● **Work to do**: Copy out each line that includes the word "scene".

● **Dataset excerpt**:

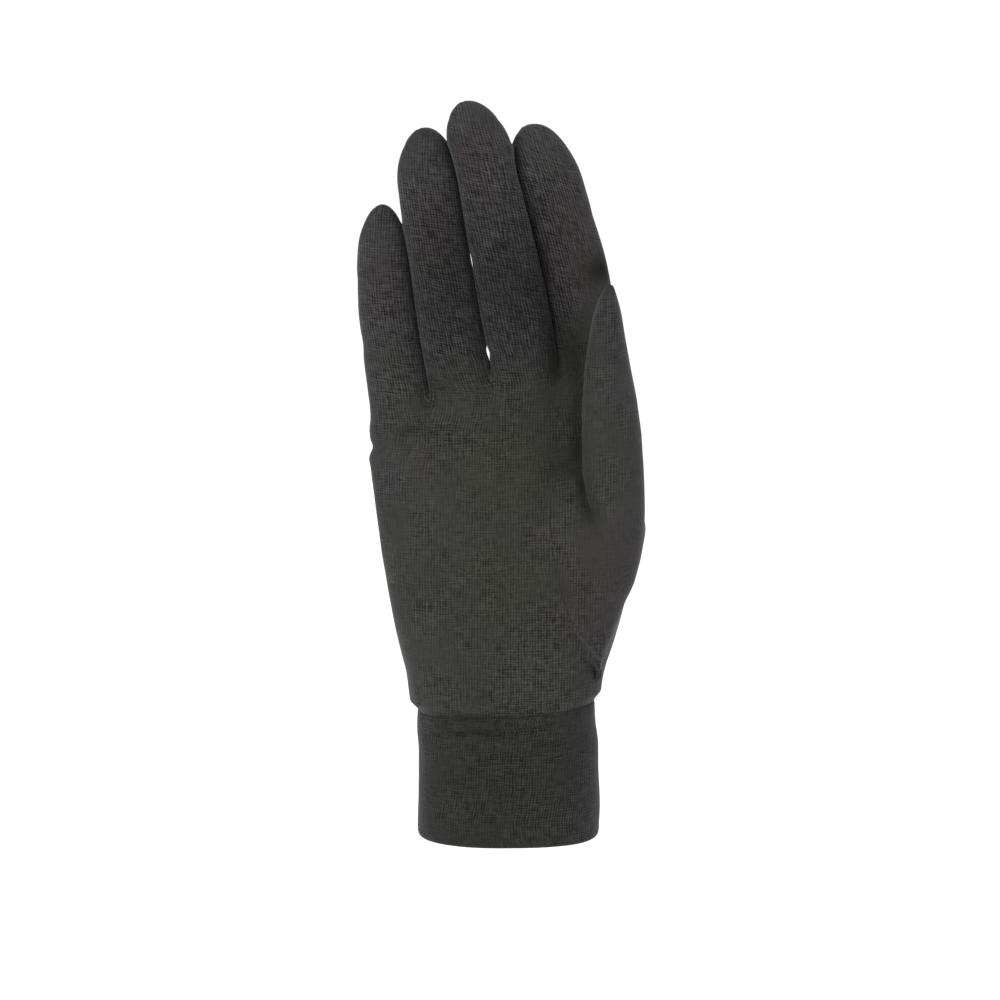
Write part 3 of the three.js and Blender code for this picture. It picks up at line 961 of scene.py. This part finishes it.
def object_of(name, points, triangles, places, node, material):
    mesh = bpy.data.meshes.new(name)
    mesh.from_pydata((points * MM).tolist(), [], triangles.tolist())
    layer = mesh.uv_layers.new(name="knit")
    corners = triangles.ravel()
    layer.uv.foreach_set("vector", places[corners].astype(np.float32).ravel())
    dye_and_shade = mesh.attributes.new("dye_and_shade", "FLOAT_VECTOR", "POINT")
    dye_and_shade.data.foreach_set("vector", casts(*points.T).astype(np.float32).ravel())
    clear = mesh.attributes.new("clear", "FLOAT", "POINT")
    clear.data.foreach_set("value", spots(CLEAR_SPOTS, points[:, 0], points[:, 2]).astype(np.float32))
    mesh.materials.append(material)
    mesh.shade_smooth()
    mesh.set_sharp_from_angle(angle=math.radians(55))
    piece = bpy.data.objects.new(name, mesh)
    bpy.context.scene.collection.objects.link(piece)
    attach(piece, "root")
    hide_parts(node)


def hand_surface():
    """The whole hand's cloth as one surface, with the fingers parted."""
    sizes = np.ceil((SPACE_HIGH - SPACE_LOW) / NET_STEP).astype(int) + 1
    x, y, z = (SPACE_LOW[k] + NET_STEP * np.arange(sizes[k]) for k in range(3))
    bare = hand_field(x[:, None, None], y[None, :, None], z[None, None, :]).astype(np.float32)
    points, quads = surface_net(bare, SPACE_LOW, NET_STEP)
    points = settle(points, cloth_field)
    return points, split_quads(points, quads)


def hand_pieces(jersey):
    """Cuts the hand's surface along its seams into the sewn pieces, and gives each its thickness."""
    rest = hand_surface()
    rest = clip(*rest, rest[0][:, 2] - cuff_seam(rest[0][:, 0]) - SEAM_SLIT / 2)
    names = ["little", "ring", "middle", "index"]
    cuts = {}
    for pair in range(COUNT - 1):
        level = strip_side(pair, *rest[0].T)
        name = f"fourchette_{names[pair]}_{names[pair + 1]}"
        cuts[name] = clip(*rest, level - SEAM_SLIT / 2)
        rest = clip(*rest, -level - SEAM_SLIT / 2)
    level = thumb_side(*rest[0].T)
    cuts["thumb"] = clip(*rest, level - SEAM_SLIT / 2)
    rest = clip(*rest, -level - SEAM_SLIT / 2)
    level = front_side(*rest[0].T)
    cuts["palm_panel"] = clip(*rest, level - SEAM_SLIT / 2)
    cuts["back_panel"] = clip(*rest, -level - SEAM_SLIT / 2)
    for name, surface in cuts.items():
        points, triangles = largest_part(*surface)
        places = thumb_places(*points.T) if name == "thumb" else panel_places(*points.T)
        points, triangles = thicken(points, triangles, CLOTH)
        x, y, z = points.T
        if name != "thumb":
            x = rejoined_x(x, z)
            x = overhung_x(x, y, z)
        points = np.stack([x, y, z], 1)
        object_of(name + "_knit", points, triangles, np.tile(places, (2, 1)), name, jersey)


def cuff_piece(material):
    """The folded wrist band: outside, over the hem, and up inside."""
    around_count = 300
    top = CUFF_HEIGHT - SEAM_SLIT / 2
    crest = 0.22
    width_at = rounded_curve(CUFF["rise"] * top, CUFF["wide"], 1.5)
    shift_at = rounded_curve(CUFF["rise"] * top, CUFF["shift"], 1.5)
    hem = CUFF_WALL / 2
    turn = np.linspace(0, math.pi / 2, 5)[1:-1]
    under = np.linspace(0, math.pi, 7)[1:-1]
    profile = [(z, 0.0) for z in np.linspace(hem, top - crest, 76)]
    profile += [(top - crest + crest * math.sin(a), crest - crest * math.cos(a)) for a in turn]
    profile += [(top, inset) for inset in np.linspace(crest, CUFF_WALL - crest, 3)]
    profile += [(top - crest + crest * math.cos(a), CUFF_WALL - crest + crest * math.sin(a)) for a in turn]
    profile += [(z, CUFF_WALL) for z in np.linspace(top - crest, hem, 30)]
    profile += [(hem - hem * math.sin(a), hem + hem * math.cos(a)) for a in under]
    angle = np.arange(around_count) / around_count * 2 * math.pi
    power = 2 / PALM_SQUARENESS
    across = np.sign(np.cos(angle)) * np.abs(np.cos(angle)) ** power
    deep = np.sign(np.sin(angle)) * np.abs(np.sin(angle)) ** power
    points, places = [], []
    for z, inset in profile:
        wide = float(width_at(z))
        x = across * (wide * CUFF_WIDTH / 2 - inset) + float(shift_at(z)) * CUFF_WIDTH
        y = deep * (wide * CUFF_DEPTH / 2 - inset)
        out = cuff_relief(x, y, z) * (1 if inset < CUFF_WALL / 2 else 0.3)
        x = x + out * np.cos(angle)
        y = y + out * np.sin(angle)
        height = z + smooth(z, 18, top) * (cuff_seam(x) - CUFF_HEIGHT)
        points.append(np.stack([x, y, height], 1))
        run = np.hypot(np.diff(x, append=x[0]), np.diff(y, append=y[0])).cumsum()
        places.append(np.stack([run / WALE, np.full_like(x, z - inset) / COURSE], 1))
    rings = len(profile)
    index = np.arange(rings * around_count).reshape(rings, around_count)
    a, b = index, np.roll(index, -1, 0)
    c, d = np.roll(b, -1, 1), np.roll(a, -1, 1)
    quads = np.stack([a, d, c, b], -1).reshape(-1, 4)
    points = np.concatenate(points)
    triangles = split_quads(points, quads)
    object_of("cuff_knit", points, triangles, np.concatenate(places), "cuff", material)


def cuff_relief(x, y, z):
    """Roll under the seam, wrinkle below it and slack of the band."""
    front = smooth(-y, 4, 12)
    roll = 0.3 * front * bump(z, CUFF_HEIGHT - 2.6, 1.9)
    wrinkle_z = 37.4 + 0.09 * x - cuff_seam(x) + CUFF_HEIGHT
    left = bump(x, -7, 15) * front
    wrinkle = 0.35 * left * bump(z, wrinkle_z - 2.2, 1.3) - 0.85 * left * bump(z, wrinkle_z, 1.0)
    seam = cuff_groove(x, z - CUFF_HEIGHT)
    near_seam = smooth(z, CUFF_HEIGHT - 9, CUFF_HEIGHT - 1)
    gather = 0.09 * near_seam * np.sin(GATHER_PITCH * x + 2 * np.sin(0.4 * x))
    slack = 0.18 * np.sin(0.16 * x + 0.21 * z) * np.sin(0.13 * z - 0.2 * y + 0.8)
    return roll + wrinkle + seam + gather + slack


# Materials

STITCH_DEPTH = 0.16  # of the single stitches, which only the material shows
SHEEN = 0.17


def feed(tree, socket, value):
    """Links an input to another node's output, or gives it a plain value."""
    if isinstance(value, bpy.types.NodeSocket):
        tree.links.new(value, socket)
    else:
        socket.default_value = value


def wire(tree, node, **inputs):
    """Feeds a node's inputs by name, with _ for a space."""
    for name, value in inputs.items():
        feed(tree, node.inputs[name.replace("_", " ")], value)
    return node


def calc(tree, operation, *values, kind="ShaderNodeMath"):
    node = tree.nodes.new(kind)
    node.operation = operation
    for socket, value in zip(node.inputs, values):
        feed(tree, socket, value)
    return node.outputs[0]


def vector(tree, operation, *values):
    return calc(tree, operation, *values, kind="ShaderNodeVectorMath")


def noise(tree, place, scale, detail, roughness=0.5):
    node = tree.nodes.new("ShaderNodeTexNoise")
    return wire(tree, node, Vector=place, Scale=scale, Detail=detail, Roughness=roughness)


def centred(tree, node):
    """A noise's value about zero."""
    return calc(tree, "SUBTRACT", node.outputs["Fac"], 0.5)


def attribute(tree, name):
    node = tree.nodes.new("ShaderNodeAttribute")
    node.attribute_name = name
    return node


def parts_of(tree, value):
    """The numbers of a vector."""
    return wire(tree, tree.nodes.new("ShaderNodeSeparateXYZ"), Vector=value).outputs


def mixed(tree, first, second, share):
    """A colour between two, which are sockets or plain colours."""
    node = tree.nodes.new("ShaderNodeMix")
    node.data_type = "RGBA"
    node.clamp_factor = False
    colour_inputs = (node.inputs[0], node.inputs[6], node.inputs[7])
    for socket, value in zip(colour_inputs, (share, first, second)):
        feed(tree, socket, value)
    return node.outputs[2]


def knit_material(name, dark, mid, olive, warm):
    """Fine jersey: columns of stitches in rows, matt wool with a light nap, uneven dye, painted shade in the
    stitches' grooves and in patches, and a little sheen.
    """
    material = bpy.data.materials.new(name)
    material.use_nodes = True
    tree = material.node_tree
    shader = tree.nodes["Principled BSDF"]
    where = tree.nodes.new("ShaderNodeTexCoord").outputs["Object"]
    places = tree.nodes.new("ShaderNodeUVMap")
    places.uv_map = "knit"

    wobble = noise(tree, where, 260.0, 2.0)
    shaken = vector(tree, "MULTIPLY_ADD", wobble.outputs["Color"], (0.9, 0.9, 0.0), places.outputs["UV"])
    column, row, _ = parts_of(tree, shaken)

    share = calc(tree, "FRACT", column)
    off = calc(tree, "ABSOLUTE", calc(tree, "SUBTRACT", share, 0.5))
    wale = calc(tree, "COSINE", calc(tree, "MULTIPLY", calc(tree, "SUBTRACT", share, 0.5), 2 * math.pi))
    slanted = calc(tree, "ADD", row, calc(tree, "MULTIPLY", off, 0.8))
    course = calc(tree, "COSINE", calc(tree, "MULTIPLY", slanted, 2 * math.pi))
    grid = calc(tree, "MULTIPLY_ADD", wale, 0.25, 0.5)
    grid = calc(tree, "MULTIPLY_ADD", course, 0.2, grid)
    nap = centred(tree, noise(tree, where, 2200.0, 3.0, 0.65))
    upright = centred(tree, noise(tree, vector(tree, "MULTIPLY", shaken, (1.4, 0.2, 0)), 1.0, 0.0))
    level = centred(tree, noise(tree, vector(tree, "MULTIPLY", shaken, (0.2, 1.4, 0)), 1.0, 0.0))
    whole = vector(tree, "FLOOR", vector(tree, "MULTIPLY", shaken, (1, 1, 0)))
    stitch = wire(tree, tree.nodes.new("ShaderNodeTexWhiteNoise"), Vector=whole)
    yarn = calc(tree, "ADD", calc(tree, "MULTIPLY", upright, 1.6), calc(tree, "MULTIPLY", level, 1.6))
    yarn = calc(tree, "MULTIPLY_ADD", calc(tree, "SUBTRACT", stitch.outputs["Value"], 0.5), 0.45, yarn)
    yarn = calc(tree, "MULTIPLY_ADD", nap, 1.1, yarn)

    # the attribute's third share is painted shade and darker or lighter tone
    olive_share, brown_share, shade_and_tone_share = parts_of(tree, attribute(tree, "dye_and_shade").outputs["Vector"])
    clear = attribute(tree, "clear").outputs["Fac"]
    patches = centred(tree, noise(tree, where, 42.0, 3.0))
    greener = calc(tree, "ADD", patches, olive_share)
    browner = calc(tree, "SUBTRACT", brown_share, patches)
    tone = mixed(tree, mixed(tree, (*mid, 1), (*olive, 1), greener), (*warm, 1), browner)
    worn = centred(tree, noise(tree, where, 75.0, 2.0))
    crisp = calc(tree, "MULTIPLY_ADD", worn, 2.8, calc(tree, "MULTIPLY_ADD", clear, 1.5, 0.65))
    crisp = calc(tree, "MAXIMUM", crisp, 0.28)
    blotch = centred(tree, noise(tree, where, 58.0, 2.0))
    height = calc(tree, "MULTIPLY_ADD", yarn, 0.5, grid)
    raised = calc(tree, "MULTIPLY", calc(tree, "SUBTRACT", height, 0.5), crisp)
    # the colour's share: the near-black of the grooves at 0, the tone at 1; partly the knit's pattern, partly
    # painted shade in the grooves
    depth = calc(tree, "ADD", raised, 0.6)
    depth = calc(tree, "MINIMUM", calc(tree, "MAXIMUM", depth, 0.0), 1.6)
    depth = calc(tree, "MULTIPLY", depth, calc(tree, "MULTIPLY_ADD", blotch, 0.5, 1.0))
    # darker, and with less sheen, where the patches paint shade or darker tone
    depth = calc(tree, "MULTIPLY", depth, calc(tree, "SUBTRACT", 1.0, shade_and_tone_share))
    sheen = calc(tree, "MULTIPLY_ADD", shade_and_tone_share, -SHEEN, SHEEN)

    stitches = wire(
        tree, tree.nodes.new("ShaderNodeBump"), Strength=0.8, Distance=STITCH_DEPTH * MM, Height=raised
    )
    wire(
        tree,
        shader,
        Base_Color=mixed(tree, (*dark, 1), tone, depth),
        Normal=stitches.outputs[0],
        Roughness=0.92,
        Specular_IOR_Level=0.15,
        Sheen_Weight=sheen,
        Sheen_Roughness=0.4,
        Sheen_Tint=(0.62, 0.62, 0.64, 1),
    )
    return material


def plain_material(name, colour, roughness):
    material = bpy.data.materials.new(name)
    material.use_nodes = True
    shader = material.node_tree.nodes["Principled BSDF"]
    shader.inputs["Base Color"].default_value = (*colour, 1)
    shader.inputs["Roughness"].default_value = roughness
    return material


# The stage: a pale floor well below the held glove, and soft light from all sides

CAMERA_DISTANCE = 850.0
CAMERA_ELEVATION = math.radians(8.5)
CAMERA_TARGET = Vector((-2.79, 0.0, 106.2))
CAMERA_LENS = 98.7
FLOOR_DROP = 120.0
ROOM_LIGHT = 1.12


def camera():
    data = bpy.data.cameras.new("camera")
    data.lens = CAMERA_LENS
    data.sensor_width = 36.0
    data.clip_end = 100.0
    seen = bpy.data.objects.new("camera", data)
    away = Vector((0, -math.cos(CAMERA_ELEVATION), math.sin(CAMERA_ELEVATION)))
    seen.location = (CAMERA_TARGET + CAMERA_DISTANCE * away) * MM
    seen.rotation_euler = (math.pi / 2 - CAMERA_ELEVATION, 0, 0)
    bpy.context.scene.collection.objects.link(seen)
    bpy.context.scene.camera = seen


def soft_light(name, place, size, power):
    data = bpy.data.lights.new(name, "AREA")
    data.size = size
    data.energy = power
    lamp = bpy.data.objects.new(name, data)
    lamp.location = place
    aim = CAMERA_TARGET * MM - Vector(place)
    lamp.rotation_euler = aim.to_track_quat("-Z", "Y").to_euler()
    bpy.context.scene.collection.objects.link(lamp)


def stage():
    floor_size = 30.0
    mesh = bpy.data.meshes.new("floor")
    half = floor_size / 2
    low = -FLOOR_DROP * MM
    corners = [(-half, -half, low), (half, -half, low), (half, half, low), (-half, half, low)]
    mesh.from_pydata(corners, [], [(0, 1, 2, 3)])
    mesh.materials.append(plain_material("pale_floor", (0.93, 0.93, 0.93), 0.9))
    floor = bpy.data.objects.new("floor", mesh)
    bpy.context.scene.collection.objects.link(floor)
    world = bpy.data.worlds.new("soft_room")
    world.use_nodes = True
    back = world.node_tree.nodes["Background"]
    back.inputs[0].default_value = (1, 1, 1, 1)
    back.inputs[1].default_value = ROOM_LIGHT
    bpy.context.scene.world = world
    bpy.context.scene.view_settings.view_transform = "Standard"
    soft_light("key", (-1.0, -1.2, 0.9), 1.0, 24.0)
    soft_light("fill", (1.1, -1.1, 0.3), 1.0, 9.0)


# each material's first colour is the near-black of the stitches' grooves: partly the knit's pattern, partly
# painted shade
jersey = knit_material(
    "jersey",
    dark=(0.002, 0.002, 0.002),
    mid=(0.031, 0.031, 0.0305),
    olive=(0.030, 0.0305, 0.022),
    warm=(0.034, 0.0255, 0.0265),
)
cuff_knit = knit_material(
    "cuff_knit",
    dark=(0.0015, 0.0015, 0.0015),
    mid=(0.0205, 0.0205, 0.0203),
    olive=(0.019, 0.0195, 0.0143),
    warm=(0.022, 0.0177, 0.0177),
)
camera()
stage()
hand_pieces(jersey)
cuff_piece(cuff_knit)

● **In response**:
Write part 3 of the three.js and Blender code for this picture. It picks up at line 961 of scene.py. This part finishes it.
    bpy.context.scene.collection.objects.link(piece)
    bpy.context.scene.collection.objects.link(seen)
    bpy.context.scene.camera = seen
    bpy.context.scene.collection.objects.link(lamp)
    bpy.context.scene.collection.objects.link(floor)
    bpy.context.scene.world = world
    bpy.context.scene.view_settings.view_transform = "Standard"